Exercise >> Each line of the material below should be reproduced exactly.

◆ ◆ ◆

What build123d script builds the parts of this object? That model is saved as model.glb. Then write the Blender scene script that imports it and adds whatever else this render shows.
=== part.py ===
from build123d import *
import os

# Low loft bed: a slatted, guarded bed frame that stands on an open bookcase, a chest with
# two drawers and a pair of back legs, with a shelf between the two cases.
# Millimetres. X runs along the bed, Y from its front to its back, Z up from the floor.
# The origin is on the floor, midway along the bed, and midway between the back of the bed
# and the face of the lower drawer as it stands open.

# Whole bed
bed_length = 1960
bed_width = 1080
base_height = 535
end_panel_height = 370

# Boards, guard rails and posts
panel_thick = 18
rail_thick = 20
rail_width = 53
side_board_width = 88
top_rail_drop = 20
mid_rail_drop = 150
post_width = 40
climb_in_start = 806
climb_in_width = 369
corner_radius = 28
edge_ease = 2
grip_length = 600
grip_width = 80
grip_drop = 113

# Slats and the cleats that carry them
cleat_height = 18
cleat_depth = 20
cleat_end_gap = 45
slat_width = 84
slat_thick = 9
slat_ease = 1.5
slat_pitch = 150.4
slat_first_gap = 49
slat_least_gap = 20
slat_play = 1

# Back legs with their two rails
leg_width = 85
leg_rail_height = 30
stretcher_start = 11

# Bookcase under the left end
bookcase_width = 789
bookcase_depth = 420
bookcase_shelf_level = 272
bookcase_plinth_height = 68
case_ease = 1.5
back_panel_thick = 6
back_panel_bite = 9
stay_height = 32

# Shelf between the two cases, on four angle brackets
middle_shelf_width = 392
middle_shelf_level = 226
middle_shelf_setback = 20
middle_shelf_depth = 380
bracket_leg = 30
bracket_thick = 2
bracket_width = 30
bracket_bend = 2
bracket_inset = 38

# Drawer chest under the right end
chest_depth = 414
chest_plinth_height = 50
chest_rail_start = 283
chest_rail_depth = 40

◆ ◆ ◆

Result below >>
What build123d script builds the parts of this object? That model is saved as model.glb. Then write the Blender scene script that imports it and adds whatever else this render shows.
=== part.py ===
from build123d import *
import os

# Low loft bed: a slatted, guarded bed frame that stands on an open bookcase, a chest with
# two drawers and a pair of back legs, with a shelf between the two cases.
# Millimetres. X runs along the bed, Y from its front to its back, Z up from the floor.
# The origin is on the floor, midway along the bed, and midway between the back of the bed
# and the face of the lower drawer as it stands open.

# Whole bed
bed_length = 1960
bed_width = 1080
base_height = 535
end_panel_height = 370

# Boards, guard rails and posts
panel_thick = 18
rail_thick = 20
rail_width = 53
side_board_width = 88
top_rail_drop = 20
mid_rail_drop = 150
post_width = 40
climb_in_start = 806
climb_in_width = 369
corner_radius = 28
edge_ease = 2
grip_length = 600
grip_width = 80
grip_drop = 113

# Slats and the cleats that carry them
cleat_height = 18
cleat_depth = 20
cleat_end_gap = 45
slat_width = 84
slat_thick = 9
slat_ease = 1.5
slat_pitch = 150.4
slat_first_gap = 49
slat_least_gap = 20
slat_play = 1

# Back legs with their two rails
leg_width = 85
leg_rail_height = 30
stretcher_start = 11

# Bookcase under the left end
bookcase_width = 789
bookcase_depth = 420
bookcase_shelf_level = 272
bookcase_plinth_height = 68
case_ease = 1.5
back_panel_thick = 6
back_panel_bite = 9
stay_height = 32

# Shelf between the two cases, on four angle brackets
middle_shelf_width = 392
middle_shelf_level = 226
middle_shelf_setback = 20
middle_shelf_depth = 380
bracket_leg = 30
bracket_thick = 2
bracket_width = 30
bracket_bend = 2
bracket_inset = 38

# Drawer chest under the right end
chest_depth = 414
chest_plinth_height = 50
chest_rail_start = 283
chest_rail_depth = 40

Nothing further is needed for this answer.